▸ **Exercise**
Look through the material below and copy exactly the lines from the line with "near its foot." to the line with "record = json.load(file)", those two lines included.

------

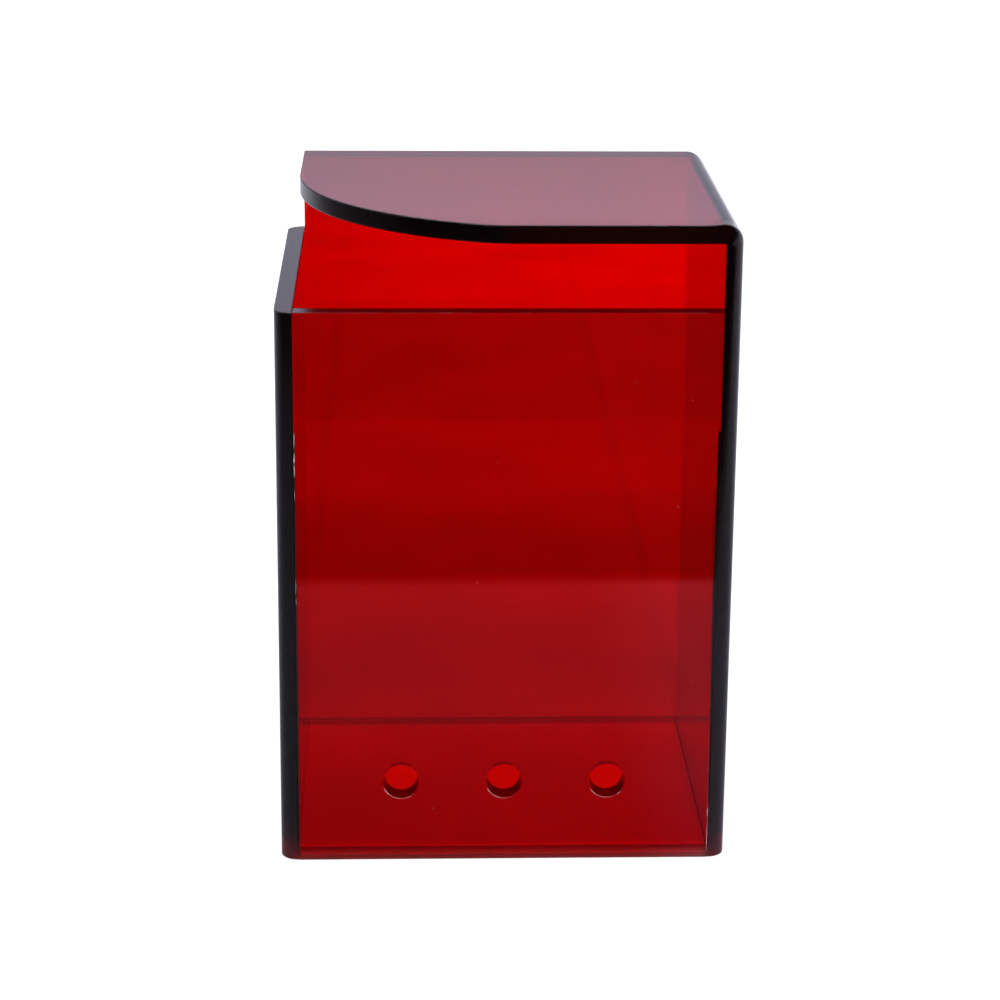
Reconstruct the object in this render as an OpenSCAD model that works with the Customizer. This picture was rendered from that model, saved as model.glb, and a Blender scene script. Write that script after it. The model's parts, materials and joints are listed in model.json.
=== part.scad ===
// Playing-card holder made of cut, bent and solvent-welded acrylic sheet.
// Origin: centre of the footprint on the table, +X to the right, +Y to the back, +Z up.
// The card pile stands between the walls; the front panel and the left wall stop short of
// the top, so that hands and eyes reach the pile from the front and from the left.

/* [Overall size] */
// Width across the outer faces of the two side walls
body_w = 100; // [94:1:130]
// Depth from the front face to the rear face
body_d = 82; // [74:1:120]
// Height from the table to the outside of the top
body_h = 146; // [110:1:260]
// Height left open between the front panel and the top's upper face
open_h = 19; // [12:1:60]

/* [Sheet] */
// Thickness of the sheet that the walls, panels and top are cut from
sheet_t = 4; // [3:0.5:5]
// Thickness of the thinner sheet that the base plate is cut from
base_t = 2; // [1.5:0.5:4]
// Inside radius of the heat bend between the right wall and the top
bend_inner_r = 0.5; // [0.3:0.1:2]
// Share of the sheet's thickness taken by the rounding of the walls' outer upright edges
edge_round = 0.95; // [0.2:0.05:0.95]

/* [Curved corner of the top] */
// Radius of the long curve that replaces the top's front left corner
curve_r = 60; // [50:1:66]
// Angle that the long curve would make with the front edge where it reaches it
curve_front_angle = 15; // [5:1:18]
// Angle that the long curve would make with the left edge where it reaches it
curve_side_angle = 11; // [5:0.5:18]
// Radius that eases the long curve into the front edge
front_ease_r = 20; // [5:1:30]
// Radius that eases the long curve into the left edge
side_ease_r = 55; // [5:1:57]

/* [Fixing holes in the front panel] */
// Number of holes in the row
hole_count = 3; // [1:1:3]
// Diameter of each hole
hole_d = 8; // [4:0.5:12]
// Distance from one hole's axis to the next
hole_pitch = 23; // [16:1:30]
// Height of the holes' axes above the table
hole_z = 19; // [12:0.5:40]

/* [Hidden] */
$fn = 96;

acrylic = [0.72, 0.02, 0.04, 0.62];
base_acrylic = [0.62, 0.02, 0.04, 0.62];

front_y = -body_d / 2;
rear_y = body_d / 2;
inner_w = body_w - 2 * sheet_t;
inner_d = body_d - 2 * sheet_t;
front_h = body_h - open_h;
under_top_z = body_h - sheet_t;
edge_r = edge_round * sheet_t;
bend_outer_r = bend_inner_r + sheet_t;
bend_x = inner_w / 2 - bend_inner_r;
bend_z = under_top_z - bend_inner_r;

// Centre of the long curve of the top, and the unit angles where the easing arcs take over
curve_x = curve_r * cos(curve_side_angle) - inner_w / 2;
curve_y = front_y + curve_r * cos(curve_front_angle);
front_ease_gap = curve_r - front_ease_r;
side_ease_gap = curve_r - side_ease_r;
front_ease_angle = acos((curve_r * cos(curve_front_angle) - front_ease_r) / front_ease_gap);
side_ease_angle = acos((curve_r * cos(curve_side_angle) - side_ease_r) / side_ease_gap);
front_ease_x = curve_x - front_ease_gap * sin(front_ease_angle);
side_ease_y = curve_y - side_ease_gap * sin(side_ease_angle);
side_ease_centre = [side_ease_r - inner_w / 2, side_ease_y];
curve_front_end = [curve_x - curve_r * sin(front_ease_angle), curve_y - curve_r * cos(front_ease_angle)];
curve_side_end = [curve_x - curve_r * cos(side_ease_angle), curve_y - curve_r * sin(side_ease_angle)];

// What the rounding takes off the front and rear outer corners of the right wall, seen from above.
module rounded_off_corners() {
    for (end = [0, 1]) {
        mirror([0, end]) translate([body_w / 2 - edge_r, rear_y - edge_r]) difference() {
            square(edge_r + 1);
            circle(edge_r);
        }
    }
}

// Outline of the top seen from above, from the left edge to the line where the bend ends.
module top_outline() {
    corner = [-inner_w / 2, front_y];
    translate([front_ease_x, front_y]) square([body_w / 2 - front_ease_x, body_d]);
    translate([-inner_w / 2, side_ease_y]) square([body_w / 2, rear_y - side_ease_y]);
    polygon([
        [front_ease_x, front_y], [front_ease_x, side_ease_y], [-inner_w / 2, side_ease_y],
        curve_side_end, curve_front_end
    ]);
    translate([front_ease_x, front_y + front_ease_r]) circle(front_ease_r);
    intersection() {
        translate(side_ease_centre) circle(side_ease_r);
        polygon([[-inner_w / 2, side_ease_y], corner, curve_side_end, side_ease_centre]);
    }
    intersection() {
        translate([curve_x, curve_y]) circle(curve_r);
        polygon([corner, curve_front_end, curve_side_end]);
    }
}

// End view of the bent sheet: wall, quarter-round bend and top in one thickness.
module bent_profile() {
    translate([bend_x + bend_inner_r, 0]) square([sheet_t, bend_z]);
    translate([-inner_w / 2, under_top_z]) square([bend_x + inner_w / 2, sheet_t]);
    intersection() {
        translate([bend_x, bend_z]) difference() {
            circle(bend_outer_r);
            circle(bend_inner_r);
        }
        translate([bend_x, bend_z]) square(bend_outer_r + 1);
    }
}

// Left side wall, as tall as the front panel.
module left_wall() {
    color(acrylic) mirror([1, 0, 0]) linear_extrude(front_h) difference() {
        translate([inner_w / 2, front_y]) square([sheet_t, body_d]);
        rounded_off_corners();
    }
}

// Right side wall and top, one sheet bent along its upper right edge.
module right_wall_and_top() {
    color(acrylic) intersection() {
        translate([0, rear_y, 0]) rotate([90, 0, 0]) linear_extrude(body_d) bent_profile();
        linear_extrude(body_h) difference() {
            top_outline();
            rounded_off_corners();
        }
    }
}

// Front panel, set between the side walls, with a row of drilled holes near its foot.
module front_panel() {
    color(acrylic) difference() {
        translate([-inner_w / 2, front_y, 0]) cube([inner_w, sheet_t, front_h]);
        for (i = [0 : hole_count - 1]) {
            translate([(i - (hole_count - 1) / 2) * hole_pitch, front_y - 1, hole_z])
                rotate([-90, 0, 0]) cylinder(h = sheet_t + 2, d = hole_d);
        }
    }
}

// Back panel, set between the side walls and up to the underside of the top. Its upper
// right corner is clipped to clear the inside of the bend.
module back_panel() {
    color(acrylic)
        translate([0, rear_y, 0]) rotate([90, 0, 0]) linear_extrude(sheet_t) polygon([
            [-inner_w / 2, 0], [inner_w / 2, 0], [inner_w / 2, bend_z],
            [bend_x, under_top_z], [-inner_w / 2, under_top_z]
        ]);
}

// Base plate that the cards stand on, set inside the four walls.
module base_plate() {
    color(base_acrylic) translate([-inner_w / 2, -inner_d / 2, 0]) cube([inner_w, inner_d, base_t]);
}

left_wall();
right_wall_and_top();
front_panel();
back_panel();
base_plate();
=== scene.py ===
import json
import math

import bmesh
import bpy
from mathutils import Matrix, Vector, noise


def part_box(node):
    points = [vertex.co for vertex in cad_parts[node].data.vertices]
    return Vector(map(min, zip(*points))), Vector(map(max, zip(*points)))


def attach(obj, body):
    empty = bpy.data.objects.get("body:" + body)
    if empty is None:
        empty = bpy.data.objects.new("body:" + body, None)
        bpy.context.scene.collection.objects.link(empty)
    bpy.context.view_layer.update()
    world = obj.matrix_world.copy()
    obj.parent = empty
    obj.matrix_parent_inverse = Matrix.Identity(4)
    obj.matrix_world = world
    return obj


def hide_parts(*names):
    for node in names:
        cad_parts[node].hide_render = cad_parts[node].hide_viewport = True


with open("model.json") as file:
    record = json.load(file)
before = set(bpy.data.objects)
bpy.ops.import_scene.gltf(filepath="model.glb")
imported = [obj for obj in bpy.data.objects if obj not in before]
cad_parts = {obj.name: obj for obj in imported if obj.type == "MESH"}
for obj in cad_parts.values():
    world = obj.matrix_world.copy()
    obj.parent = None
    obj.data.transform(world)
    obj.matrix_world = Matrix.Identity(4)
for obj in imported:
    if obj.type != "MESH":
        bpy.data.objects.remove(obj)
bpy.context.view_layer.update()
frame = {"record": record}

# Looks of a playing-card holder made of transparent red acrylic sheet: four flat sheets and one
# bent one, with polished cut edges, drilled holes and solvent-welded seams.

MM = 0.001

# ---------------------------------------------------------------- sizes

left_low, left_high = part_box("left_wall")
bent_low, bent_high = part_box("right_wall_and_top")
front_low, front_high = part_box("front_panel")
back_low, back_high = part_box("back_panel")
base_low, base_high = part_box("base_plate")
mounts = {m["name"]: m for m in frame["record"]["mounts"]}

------

▸ **Worked answer**
// Front panel, set between the side walls, with a row of drilled holes near its foot.
module front_panel() {
    color(acrylic) difference() {
        translate([-inner_w / 2, front_y, 0]) cube([inner_w, sheet_t, front_h]);
        for (i = [0 : hole_count - 1]) {
            translate([(i - (hole_count - 1) / 2) * hole_pitch, front_y - 1, hole_z])
                rotate([-90, 0, 0]) cylinder(h = sheet_t + 2, d = hole_d);
        }
    }
}

// Back panel, set between the side walls and up to the underside of the top. Its upper
// right corner is clipped to clear the inside of the bend.
module back_panel() {
    color(acrylic)
        translate([0, rear_y, 0]) rotate([90, 0, 0]) linear_extrude(sheet_t) polygon([
            [-inner_w / 2, 0], [inner_w / 2, 0], [inner_w / 2, bend_z],
            [bend_x, under_top_z], [-inner_w / 2, under_top_z]
        ]);
}

// Base plate that the cards stand on, set inside the four walls.
module base_plate() {
    color(base_acrylic) translate([-inner_w / 2, -inner_d / 2, 0]) cube([inner_w, inner_d, base_t]);
}

left_wall();
right_wall_and_top();
front_panel();
back_panel();
base_plate();
=== scene.py ===
import json
import math

import bmesh
import bpy
from mathutils import Matrix, Vector, noise


def part_box(node):
    points = [vertex.co for vertex in cad_parts[node].data.vertices]
    return Vector(map(min, zip(*points))), Vector(map(max, zip(*points)))


def attach(obj, body):
    empty = bpy.data.objects.get("body:" + body)
    if empty is None:
        empty = bpy.data.objects.new("body:" + body, None)
        bpy.context.scene.collection.objects.link(empty)
    bpy.context.view_layer.update()
    world = obj.matrix_world.copy()
    obj.parent = empty
    obj.matrix_parent_inverse = Matrix.Identity(4)
    obj.matrix_world = world
    return obj


def hide_parts(*names):
    for node in names:
        cad_parts[node].hide_render = cad_parts[node].hide_viewport = True


with open("model.json") as file:
    record = json.load(file)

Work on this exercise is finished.